>> Begin Information shown
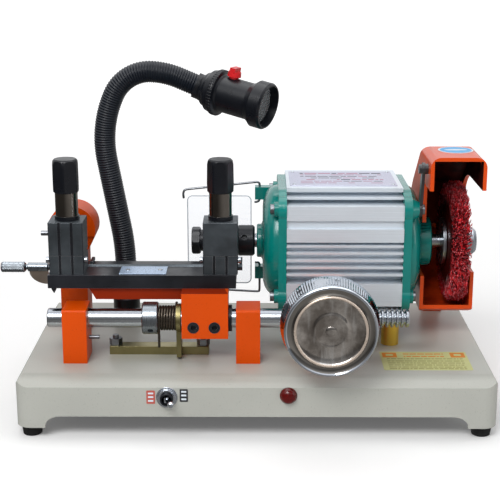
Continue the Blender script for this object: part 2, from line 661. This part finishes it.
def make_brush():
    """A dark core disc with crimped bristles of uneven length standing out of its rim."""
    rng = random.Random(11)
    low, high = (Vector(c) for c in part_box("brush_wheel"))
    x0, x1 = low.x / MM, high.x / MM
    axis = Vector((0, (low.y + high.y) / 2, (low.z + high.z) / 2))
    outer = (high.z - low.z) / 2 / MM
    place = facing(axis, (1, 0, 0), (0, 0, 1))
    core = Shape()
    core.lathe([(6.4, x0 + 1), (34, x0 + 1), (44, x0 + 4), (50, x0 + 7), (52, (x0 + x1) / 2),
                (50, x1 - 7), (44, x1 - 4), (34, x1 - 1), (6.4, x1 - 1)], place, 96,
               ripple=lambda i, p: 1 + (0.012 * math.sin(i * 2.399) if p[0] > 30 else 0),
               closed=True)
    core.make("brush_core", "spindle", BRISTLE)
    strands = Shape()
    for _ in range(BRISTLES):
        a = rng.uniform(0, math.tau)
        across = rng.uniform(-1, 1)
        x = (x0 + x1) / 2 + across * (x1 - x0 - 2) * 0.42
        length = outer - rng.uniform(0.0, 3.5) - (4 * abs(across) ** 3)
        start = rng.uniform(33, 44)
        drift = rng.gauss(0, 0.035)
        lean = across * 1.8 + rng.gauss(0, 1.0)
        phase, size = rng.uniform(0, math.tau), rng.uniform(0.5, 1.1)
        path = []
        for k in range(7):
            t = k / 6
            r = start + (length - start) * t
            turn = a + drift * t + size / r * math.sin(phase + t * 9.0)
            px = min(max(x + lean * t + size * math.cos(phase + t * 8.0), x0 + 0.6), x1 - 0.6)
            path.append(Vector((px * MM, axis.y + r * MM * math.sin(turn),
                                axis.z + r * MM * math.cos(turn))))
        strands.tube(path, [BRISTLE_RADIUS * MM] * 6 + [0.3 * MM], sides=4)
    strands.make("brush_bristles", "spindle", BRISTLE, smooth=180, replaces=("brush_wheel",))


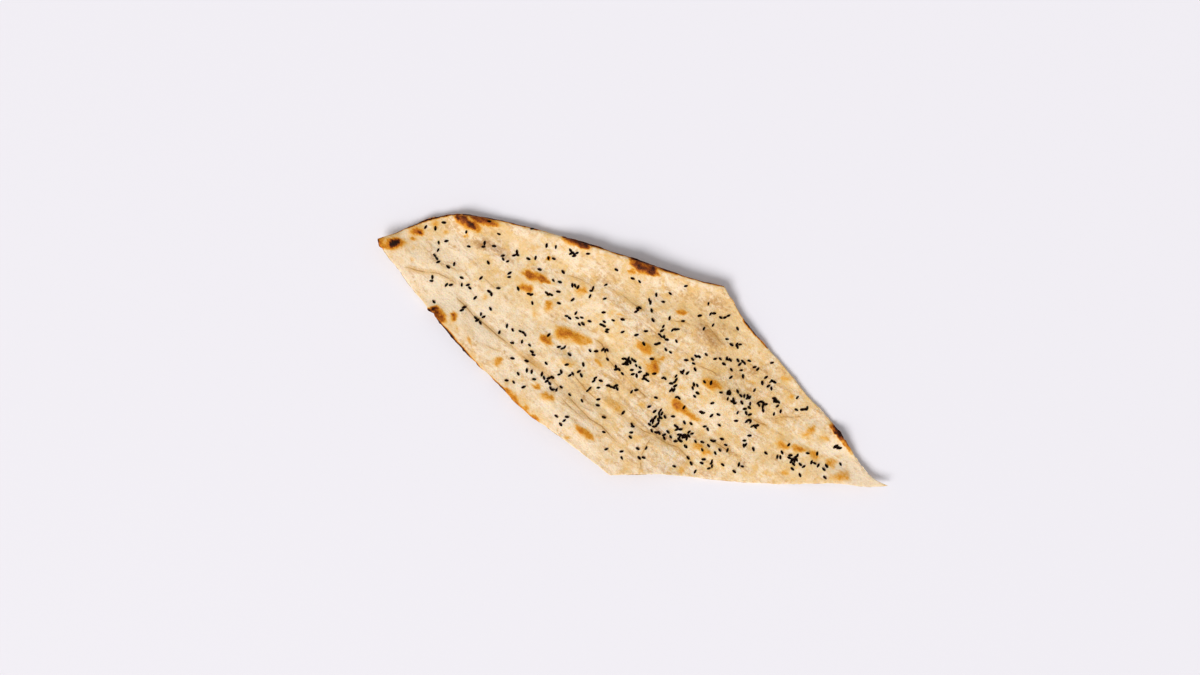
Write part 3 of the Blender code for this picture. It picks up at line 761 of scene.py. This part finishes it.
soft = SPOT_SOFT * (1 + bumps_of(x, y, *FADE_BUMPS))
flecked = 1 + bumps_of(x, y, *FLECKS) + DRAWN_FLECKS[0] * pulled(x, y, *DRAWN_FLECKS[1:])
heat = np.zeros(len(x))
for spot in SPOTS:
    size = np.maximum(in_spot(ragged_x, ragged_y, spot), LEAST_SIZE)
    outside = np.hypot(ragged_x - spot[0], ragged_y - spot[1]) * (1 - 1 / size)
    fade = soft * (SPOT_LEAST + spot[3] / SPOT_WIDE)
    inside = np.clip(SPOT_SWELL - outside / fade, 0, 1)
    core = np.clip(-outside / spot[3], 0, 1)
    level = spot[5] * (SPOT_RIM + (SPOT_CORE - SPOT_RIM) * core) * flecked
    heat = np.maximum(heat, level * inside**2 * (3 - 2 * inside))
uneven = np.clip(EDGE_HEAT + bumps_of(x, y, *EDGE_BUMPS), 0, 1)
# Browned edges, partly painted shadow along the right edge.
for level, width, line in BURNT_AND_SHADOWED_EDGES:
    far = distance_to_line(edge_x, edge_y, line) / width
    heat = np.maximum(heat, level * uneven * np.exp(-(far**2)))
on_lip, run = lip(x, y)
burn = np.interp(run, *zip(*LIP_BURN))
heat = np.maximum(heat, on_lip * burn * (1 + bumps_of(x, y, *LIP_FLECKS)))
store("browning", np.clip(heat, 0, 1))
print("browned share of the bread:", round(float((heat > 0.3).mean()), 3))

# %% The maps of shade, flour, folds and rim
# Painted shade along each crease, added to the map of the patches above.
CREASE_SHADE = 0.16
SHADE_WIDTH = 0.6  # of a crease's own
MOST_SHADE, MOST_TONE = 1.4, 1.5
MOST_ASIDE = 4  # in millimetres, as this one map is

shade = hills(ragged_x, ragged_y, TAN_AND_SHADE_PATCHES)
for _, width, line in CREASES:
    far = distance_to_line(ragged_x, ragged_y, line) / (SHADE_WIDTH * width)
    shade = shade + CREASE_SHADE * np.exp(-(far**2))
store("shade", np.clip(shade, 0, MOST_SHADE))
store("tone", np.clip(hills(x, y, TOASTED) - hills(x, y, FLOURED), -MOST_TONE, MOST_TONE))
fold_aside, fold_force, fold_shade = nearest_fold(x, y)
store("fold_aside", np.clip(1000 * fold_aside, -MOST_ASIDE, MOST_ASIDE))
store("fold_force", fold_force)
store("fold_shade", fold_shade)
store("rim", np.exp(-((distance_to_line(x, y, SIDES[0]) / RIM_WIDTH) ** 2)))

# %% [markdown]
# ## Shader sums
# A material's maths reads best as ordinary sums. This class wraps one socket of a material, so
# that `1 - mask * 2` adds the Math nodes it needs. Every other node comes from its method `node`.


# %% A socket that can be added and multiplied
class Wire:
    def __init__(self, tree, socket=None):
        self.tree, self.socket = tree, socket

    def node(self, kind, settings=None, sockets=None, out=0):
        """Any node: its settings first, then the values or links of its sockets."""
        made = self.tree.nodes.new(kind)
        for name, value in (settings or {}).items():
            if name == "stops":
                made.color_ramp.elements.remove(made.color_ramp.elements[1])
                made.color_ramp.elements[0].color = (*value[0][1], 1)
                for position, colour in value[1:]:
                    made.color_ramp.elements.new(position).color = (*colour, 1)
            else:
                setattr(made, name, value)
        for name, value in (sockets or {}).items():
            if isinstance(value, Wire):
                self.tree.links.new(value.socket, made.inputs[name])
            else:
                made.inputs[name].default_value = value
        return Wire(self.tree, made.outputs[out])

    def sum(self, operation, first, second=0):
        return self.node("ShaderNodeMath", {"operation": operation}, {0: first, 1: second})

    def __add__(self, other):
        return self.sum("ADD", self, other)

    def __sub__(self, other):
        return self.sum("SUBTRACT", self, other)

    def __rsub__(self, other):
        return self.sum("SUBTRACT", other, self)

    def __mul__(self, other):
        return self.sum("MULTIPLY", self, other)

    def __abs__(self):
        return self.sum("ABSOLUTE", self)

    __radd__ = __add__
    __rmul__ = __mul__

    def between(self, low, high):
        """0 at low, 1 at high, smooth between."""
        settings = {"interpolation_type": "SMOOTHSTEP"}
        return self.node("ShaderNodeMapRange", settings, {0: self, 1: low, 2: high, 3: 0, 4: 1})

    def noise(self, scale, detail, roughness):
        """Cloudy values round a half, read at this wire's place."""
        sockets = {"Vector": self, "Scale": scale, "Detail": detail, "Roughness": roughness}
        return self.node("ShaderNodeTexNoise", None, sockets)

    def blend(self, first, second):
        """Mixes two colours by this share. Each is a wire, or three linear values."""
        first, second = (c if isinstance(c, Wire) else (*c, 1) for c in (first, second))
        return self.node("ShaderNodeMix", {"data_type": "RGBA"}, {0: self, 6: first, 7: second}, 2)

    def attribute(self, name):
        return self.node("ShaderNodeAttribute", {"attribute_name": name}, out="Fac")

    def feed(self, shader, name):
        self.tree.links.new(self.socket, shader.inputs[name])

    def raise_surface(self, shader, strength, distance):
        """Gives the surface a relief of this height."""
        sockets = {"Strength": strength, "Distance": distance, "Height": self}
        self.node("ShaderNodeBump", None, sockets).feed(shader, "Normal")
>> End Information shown
Written exercise →
Each record above should be returned exactly as it appears.

Response below →
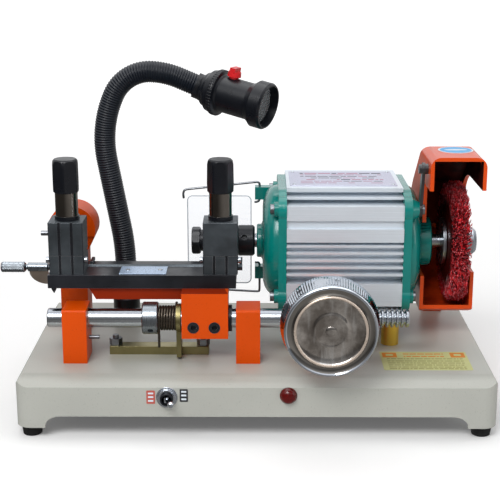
Continue the Blender script for this object: part 2, from line 661. This part finishes it.
def make_brush():
    """A dark core disc with crimped bristles of uneven length standing out of its rim."""
    rng = random.Random(11)
    low, high = (Vector(c) for c in part_box("brush_wheel"))
    x0, x1 = low.x / MM, high.x / MM
    axis = Vector((0, (low.y + high.y) / 2, (low.z + high.z) / 2))
    outer = (high.z - low.z) / 2 / MM
    place = facing(axis, (1, 0, 0), (0, 0, 1))
    core = Shape()
    core.lathe([(6.4, x0 + 1), (34, x0 + 1), (44, x0 + 4), (50, x0 + 7), (52, (x0 + x1) / 2),
                (50, x1 - 7), (44, x1 - 4), (34, x1 - 1), (6.4, x1 - 1)], place, 96,
               ripple=lambda i, p: 1 + (0.012 * math.sin(i * 2.399) if p[0] > 30 else 0),
               closed=True)
    core.make("brush_core", "spindle", BRISTLE)
    strands = Shape()
    for _ in range(BRISTLES):
        a = rng.uniform(0, math.tau)
        across = rng.uniform(-1, 1)
        x = (x0 + x1) / 2 + across * (x1 - x0 - 2) * 0.42
        length = outer - rng.uniform(0.0, 3.5) - (4 * abs(across) ** 3)
        start = rng.uniform(33, 44)
        drift = rng.gauss(0, 0.035)
        lean = across * 1.8 + rng.gauss(0, 1.0)
        phase, size = rng.uniform(0, math.tau), rng.uniform(0.5, 1.1)
        path = []
        for k in range(7):
            t = k / 6
            r = start + (length - start) * t
            turn = a + drift * t + size / r * math.sin(phase + t * 9.0)
            px = min(max(x + lean * t + size * math.cos(phase + t * 8.0), x0 + 0.6), x1 - 0.6)
            path.append(Vector((px * MM, axis.y + r * MM * math.sin(turn),
                                axis.z + r * MM * math.cos(turn))))
        strands.tube(path, [BRISTLE_RADIUS * MM] * 6 + [0.3 * MM], sides=4)
    strands.make("brush_bristles", "spindle", BRISTLE, smooth=180, replaces=("brush_wheel",))


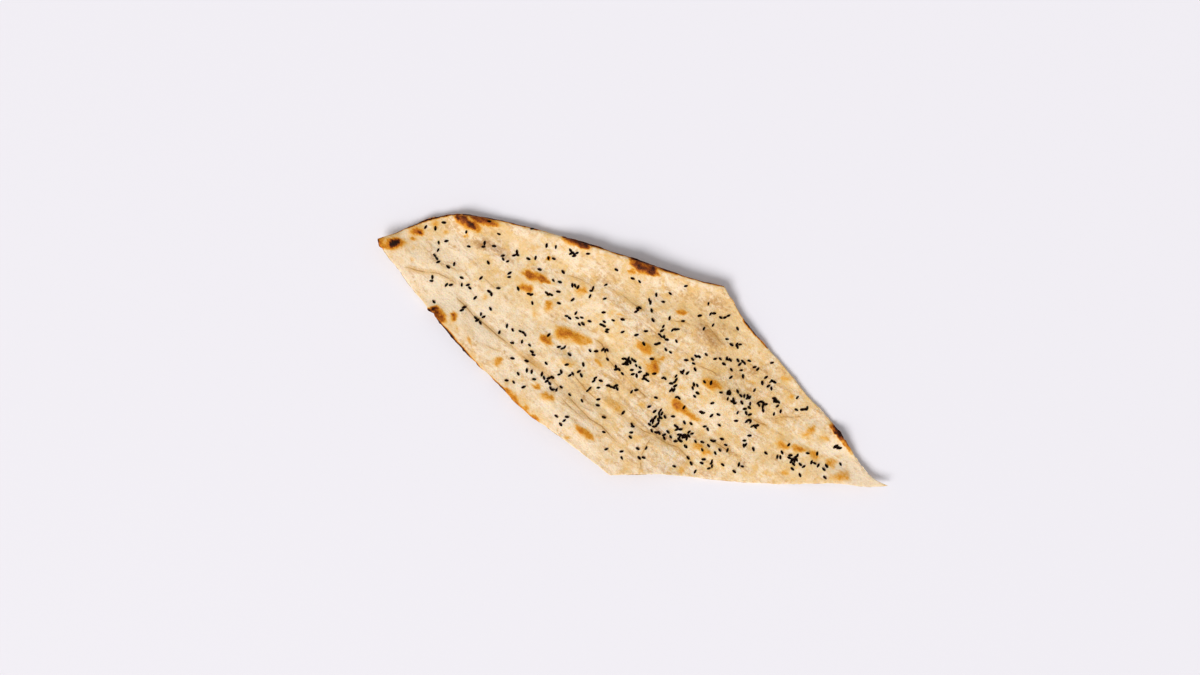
Write part 3 of the Blender code for this picture. It picks up at line 761 of scene.py. This part finishes it.
soft = SPOT_SOFT * (1 + bumps_of(x, y, *FADE_BUMPS))
flecked = 1 + bumps_of(x, y, *FLECKS) + DRAWN_FLECKS[0] * pulled(x, y, *DRAWN_FLECKS[1:])
heat = np.zeros(len(x))
for spot in SPOTS:
    size = np.maximum(in_spot(ragged_x, ragged_y, spot), LEAST_SIZE)
    outside = np.hypot(ragged_x - spot[0], ragged_y - spot[1]) * (1 - 1 / size)
    fade = soft * (SPOT_LEAST + spot[3] / SPOT_WIDE)
    inside = np.clip(SPOT_SWELL - outside / fade, 0, 1)
    core = np.clip(-outside / spot[3], 0, 1)
    level = spot[5] * (SPOT_RIM + (SPOT_CORE - SPOT_RIM) * core) * flecked
    heat = np.maximum(heat, level * inside**2 * (3 - 2 * inside))
uneven = np.clip(EDGE_HEAT + bumps_of(x, y, *EDGE_BUMPS), 0, 1)
# Browned edges, partly painted shadow along the right edge.
for level, width, line in BURNT_AND_SHADOWED_EDGES:
    far = distance_to_line(edge_x, edge_y, line) / width
    heat = np.maximum(heat, level * uneven * np.exp(-(far**2)))
on_lip, run = lip(x, y)
burn = np.interp(run, *zip(*LIP_BURN))
heat = np.maximum(heat, on_lip * burn * (1 + bumps_of(x, y, *LIP_FLECKS)))
store("browning", np.clip(heat, 0, 1))
print("browned share of the bread:", round(float((heat > 0.3).mean()), 3))

# %% The maps of shade, flour, folds and rim
# Painted shade along each crease, added to the map of the patches above.
CREASE_SHADE = 0.16
SHADE_WIDTH = 0.6  # of a crease's own
MOST_SHADE, MOST_TONE = 1.4, 1.5
MOST_ASIDE = 4  # in millimetres, as this one map is

shade = hills(ragged_x, ragged_y, TAN_AND_SHADE_PATCHES)
for _, width, line in CREASES:
    far = distance_to_line(ragged_x, ragged_y, line) / (SHADE_WIDTH * width)
    shade = shade + CREASE_SHADE * np.exp(-(far**2))
store("shade", np.clip(shade, 0, MOST_SHADE))
store("tone", np.clip(hills(x, y, TOASTED) - hills(x, y, FLOURED), -MOST_TONE, MOST_TONE))
fold_aside, fold_force, fold_shade = nearest_fold(x, y)
store("fold_aside", np.clip(1000 * fold_aside, -MOST_ASIDE, MOST_ASIDE))
store("fold_force", fold_force)
store("fold_shade", fold_shade)
store("rim", np.exp(-((distance_to_line(x, y, SIDES[0]) / RIM_WIDTH) ** 2)))

# %% [markdown]
# ## Shader sums
# A material's maths reads best as ordinary sums. This class wraps one socket of a material, so
# that `1 - mask * 2` adds the Math nodes it needs. Every other node comes from its method `node`.


# %% A socket that can be added and multiplied
class Wire:
    def __init__(self, tree, socket=None):
        self.tree, self.socket = tree, socket

    def node(self, kind, settings=None, sockets=None, out=0):
        """Any node: its settings first, then the values or links of its sockets."""
        made = self.tree.nodes.new(kind)
        for name, value in (settings or {}).items():
            if name == "stops":
                made.color_ramp.elements.remove(made.color_ramp.elements[1])
                made.color_ramp.elements[0].color = (*value[0][1], 1)
                for position, colour in value[1:]:
                    made.color_ramp.elements.new(position).color = (*colour, 1)
            else:
                setattr(made, name, value)
        for name, value in (sockets or {}).items():
            if isinstance(value, Wire):
                self.tree.links.new(value.socket, made.inputs[name])
            else:
                made.inputs[name].default_value = value
        return Wire(self.tree, made.outputs[out])

    def sum(self, operation, first, second=0):
        return self.node("ShaderNodeMath", {"operation": operation}, {0: first, 1: second})

    def __add__(self, other):
        return self.sum("ADD", self, other)

    def __sub__(self, other):
        return self.sum("SUBTRACT", self, other)

    def __rsub__(self, other):
        return self.sum("SUBTRACT", other, self)

    def __mul__(self, other):
        return self.sum("MULTIPLY", self, other)

    def __abs__(self):
        return self.sum("ABSOLUTE", self)

    __radd__ = __add__
    __rmul__ = __mul__

    def between(self, low, high):
        """0 at low, 1 at high, smooth between."""
        settings = {"interpolation_type": "SMOOTHSTEP"}
        return self.node("ShaderNodeMapRange", settings, {0: self, 1: low, 2: high, 3: 0, 4: 1})

    def noise(self, scale, detail, roughness):
        """Cloudy values round a half, read at this wire's place."""
        sockets = {"Vector": self, "Scale": scale, "Detail": detail, "Roughness": roughness}
        return self.node("ShaderNodeTexNoise", None, sockets)

    def blend(self, first, second):
        """Mixes two colours by this share. Each is a wire, or three linear values."""
        first, second = (c if isinstance(c, Wire) else (*c, 1) for c in (first, second))
        return self.node("ShaderNodeMix", {"data_type": "RGBA"}, {0: self, 6: first, 7: second}, 2)

    def attribute(self, name):
        return self.node("ShaderNodeAttribute", {"attribute_name": name}, out="Fac")

    def feed(self, shader, name):
        self.tree.links.new(self.socket, shader.inputs[name])

    def raise_surface(self, shader, strength, distance):
        """Gives the surface a relief of this height."""
        sockets = {"Strength": strength, "Distance": distance, "Height": self}
        self.node("ShaderNodeBump", None, sockets).feed(shader, "Normal")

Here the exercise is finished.